REQUIRED WORK. Quote exactly the lines from the line containing "The build123d and" to the line containing "and surface sizes", both lines included, please, and nothing more.

Records with modeling code
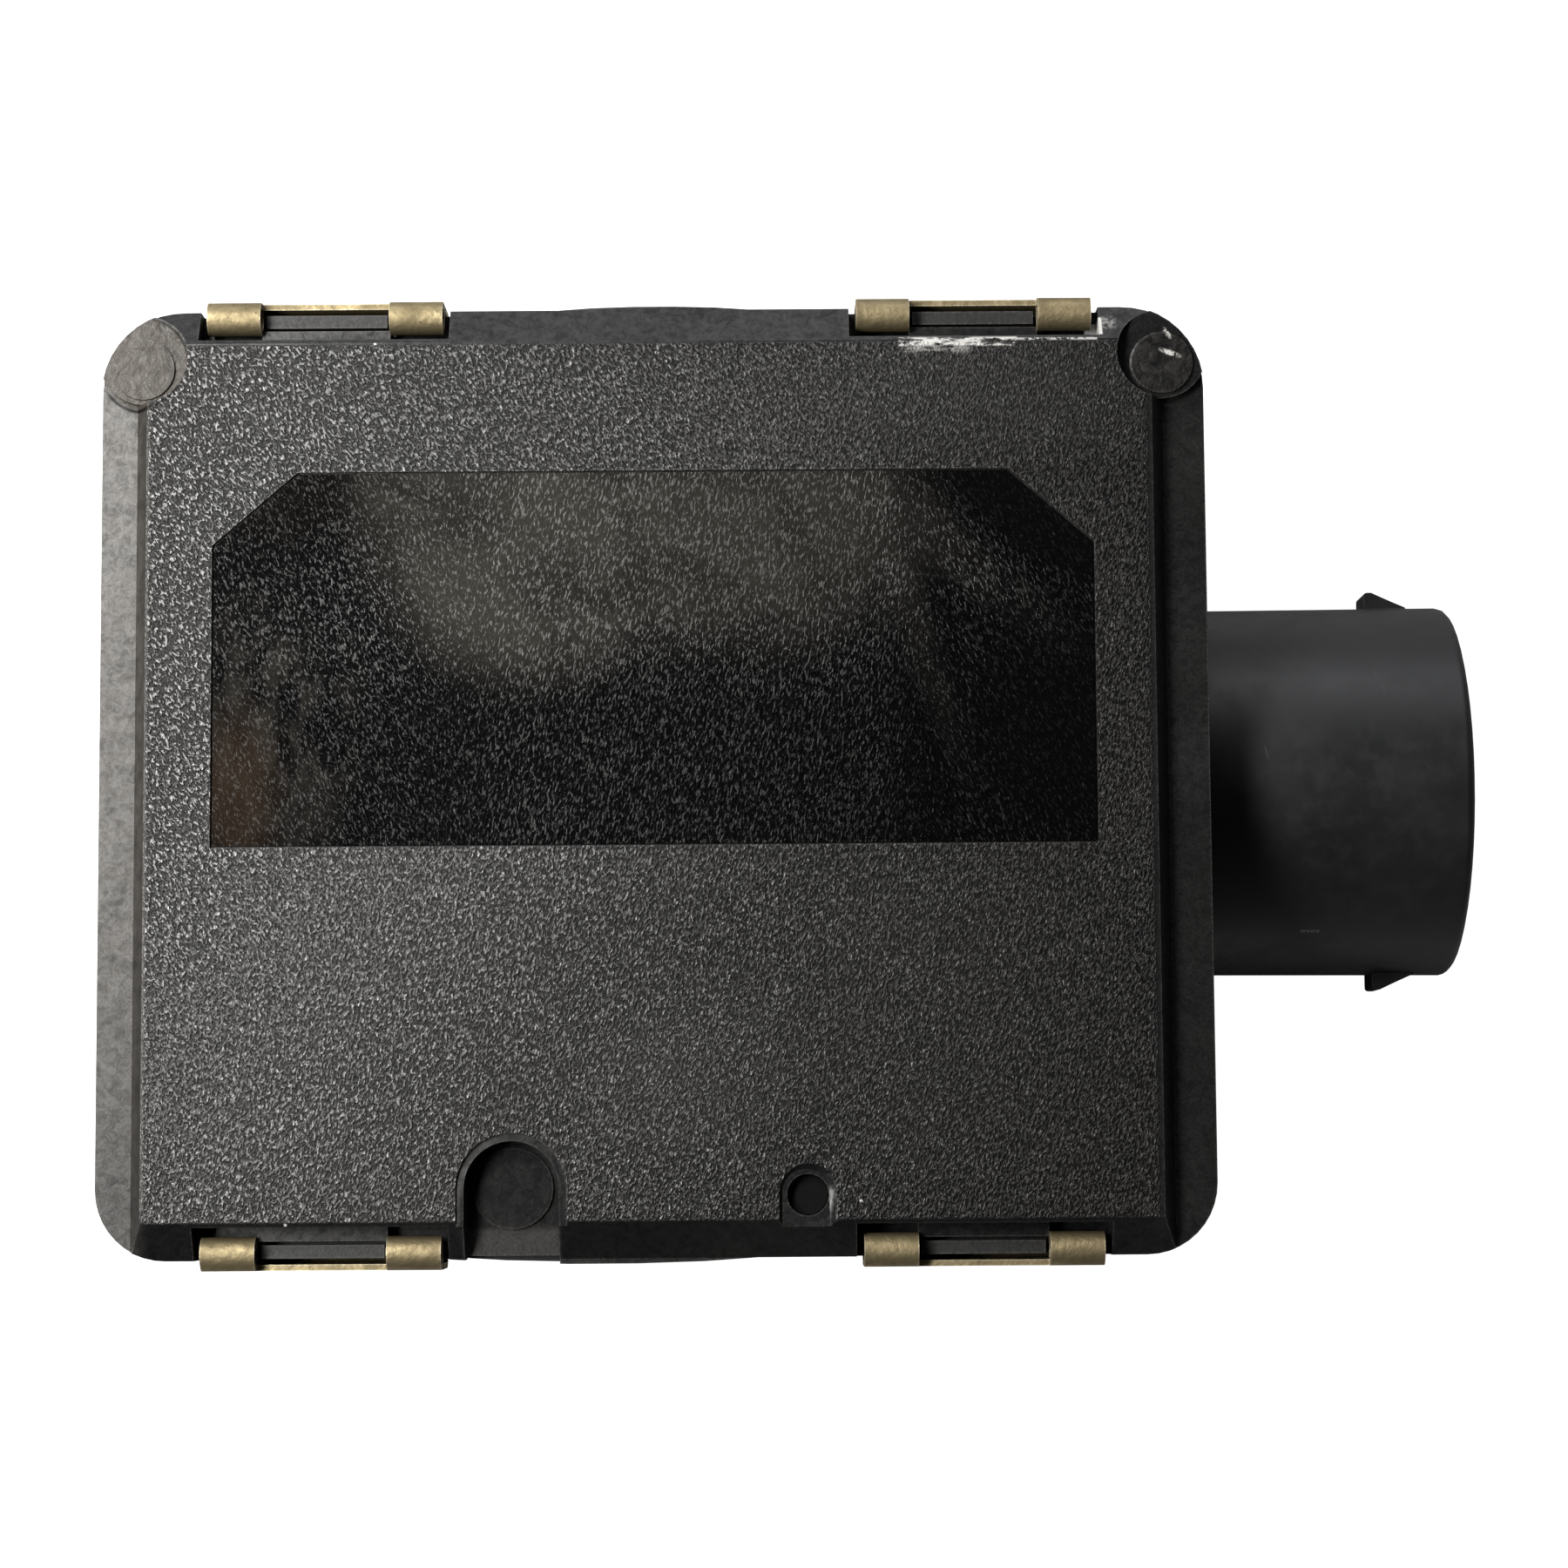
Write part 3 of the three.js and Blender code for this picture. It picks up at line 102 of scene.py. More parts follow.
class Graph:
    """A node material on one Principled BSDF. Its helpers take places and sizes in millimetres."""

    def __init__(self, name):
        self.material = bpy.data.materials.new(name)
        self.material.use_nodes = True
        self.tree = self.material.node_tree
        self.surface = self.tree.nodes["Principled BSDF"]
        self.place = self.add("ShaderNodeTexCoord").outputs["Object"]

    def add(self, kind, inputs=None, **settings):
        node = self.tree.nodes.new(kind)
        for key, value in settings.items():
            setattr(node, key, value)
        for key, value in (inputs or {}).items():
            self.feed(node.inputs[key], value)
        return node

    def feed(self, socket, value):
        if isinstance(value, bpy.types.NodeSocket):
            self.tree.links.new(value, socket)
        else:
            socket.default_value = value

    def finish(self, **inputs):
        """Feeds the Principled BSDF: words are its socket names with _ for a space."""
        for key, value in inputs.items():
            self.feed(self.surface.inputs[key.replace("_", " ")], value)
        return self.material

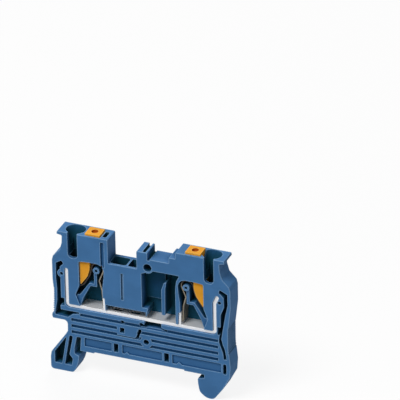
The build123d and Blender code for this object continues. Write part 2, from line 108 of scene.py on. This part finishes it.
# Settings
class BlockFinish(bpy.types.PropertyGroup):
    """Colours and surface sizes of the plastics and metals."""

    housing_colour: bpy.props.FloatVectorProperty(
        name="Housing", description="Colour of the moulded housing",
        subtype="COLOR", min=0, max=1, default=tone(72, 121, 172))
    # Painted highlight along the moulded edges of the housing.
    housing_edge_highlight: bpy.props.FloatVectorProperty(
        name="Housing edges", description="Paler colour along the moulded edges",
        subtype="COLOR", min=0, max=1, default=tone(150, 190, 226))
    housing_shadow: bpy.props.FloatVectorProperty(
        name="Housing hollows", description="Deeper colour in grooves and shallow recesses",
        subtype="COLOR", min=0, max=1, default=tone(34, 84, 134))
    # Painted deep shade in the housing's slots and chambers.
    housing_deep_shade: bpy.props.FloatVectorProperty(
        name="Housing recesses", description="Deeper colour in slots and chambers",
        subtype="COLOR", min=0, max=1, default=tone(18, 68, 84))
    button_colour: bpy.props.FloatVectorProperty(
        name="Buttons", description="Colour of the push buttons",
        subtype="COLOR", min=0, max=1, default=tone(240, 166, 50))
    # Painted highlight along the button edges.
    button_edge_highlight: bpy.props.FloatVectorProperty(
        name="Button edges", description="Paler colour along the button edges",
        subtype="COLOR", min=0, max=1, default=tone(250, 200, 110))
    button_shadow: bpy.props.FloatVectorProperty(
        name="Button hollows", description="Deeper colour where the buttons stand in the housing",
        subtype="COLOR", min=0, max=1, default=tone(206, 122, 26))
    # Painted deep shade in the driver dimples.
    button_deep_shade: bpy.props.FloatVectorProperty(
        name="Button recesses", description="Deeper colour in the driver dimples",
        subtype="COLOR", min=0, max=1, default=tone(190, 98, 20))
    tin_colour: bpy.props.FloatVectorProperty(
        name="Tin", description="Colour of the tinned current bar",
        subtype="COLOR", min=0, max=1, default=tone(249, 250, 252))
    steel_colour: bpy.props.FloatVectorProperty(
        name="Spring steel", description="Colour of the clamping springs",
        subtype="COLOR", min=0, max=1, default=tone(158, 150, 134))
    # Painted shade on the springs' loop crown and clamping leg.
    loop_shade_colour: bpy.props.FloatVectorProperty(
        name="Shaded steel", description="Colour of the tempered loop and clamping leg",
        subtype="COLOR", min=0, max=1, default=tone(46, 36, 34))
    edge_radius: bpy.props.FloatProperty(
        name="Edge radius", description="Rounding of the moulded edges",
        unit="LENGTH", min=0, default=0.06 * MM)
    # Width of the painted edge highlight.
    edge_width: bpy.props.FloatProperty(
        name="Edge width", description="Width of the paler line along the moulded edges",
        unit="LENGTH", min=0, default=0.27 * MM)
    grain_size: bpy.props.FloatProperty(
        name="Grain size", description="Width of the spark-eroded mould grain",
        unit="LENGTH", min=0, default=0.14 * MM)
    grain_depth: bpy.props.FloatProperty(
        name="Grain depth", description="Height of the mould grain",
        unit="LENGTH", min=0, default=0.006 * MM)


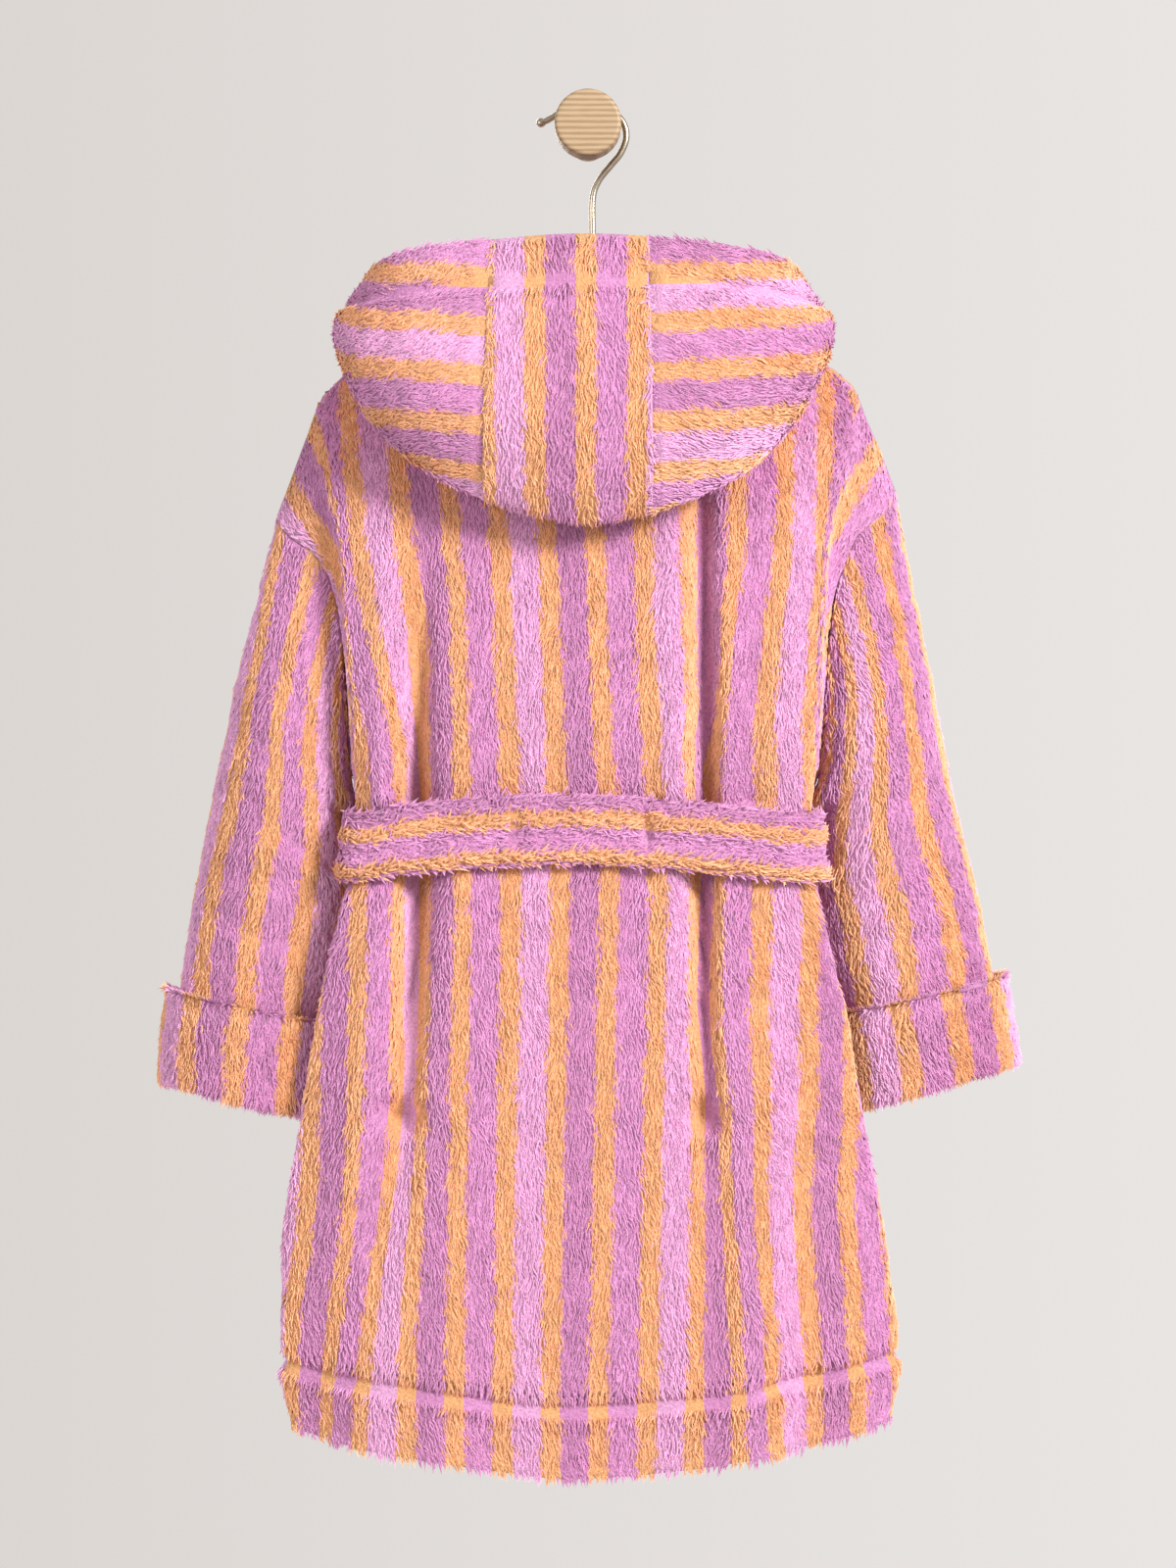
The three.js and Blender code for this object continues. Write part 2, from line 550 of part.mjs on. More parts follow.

THE COMPLETED TASK.
The build123d and Blender code for this object continues. Write part 2, from line 108 of scene.py on. This part finishes it.
# Settings
class BlockFinish(bpy.types.PropertyGroup):
    """Colours and surface sizes of the plastics and metals."""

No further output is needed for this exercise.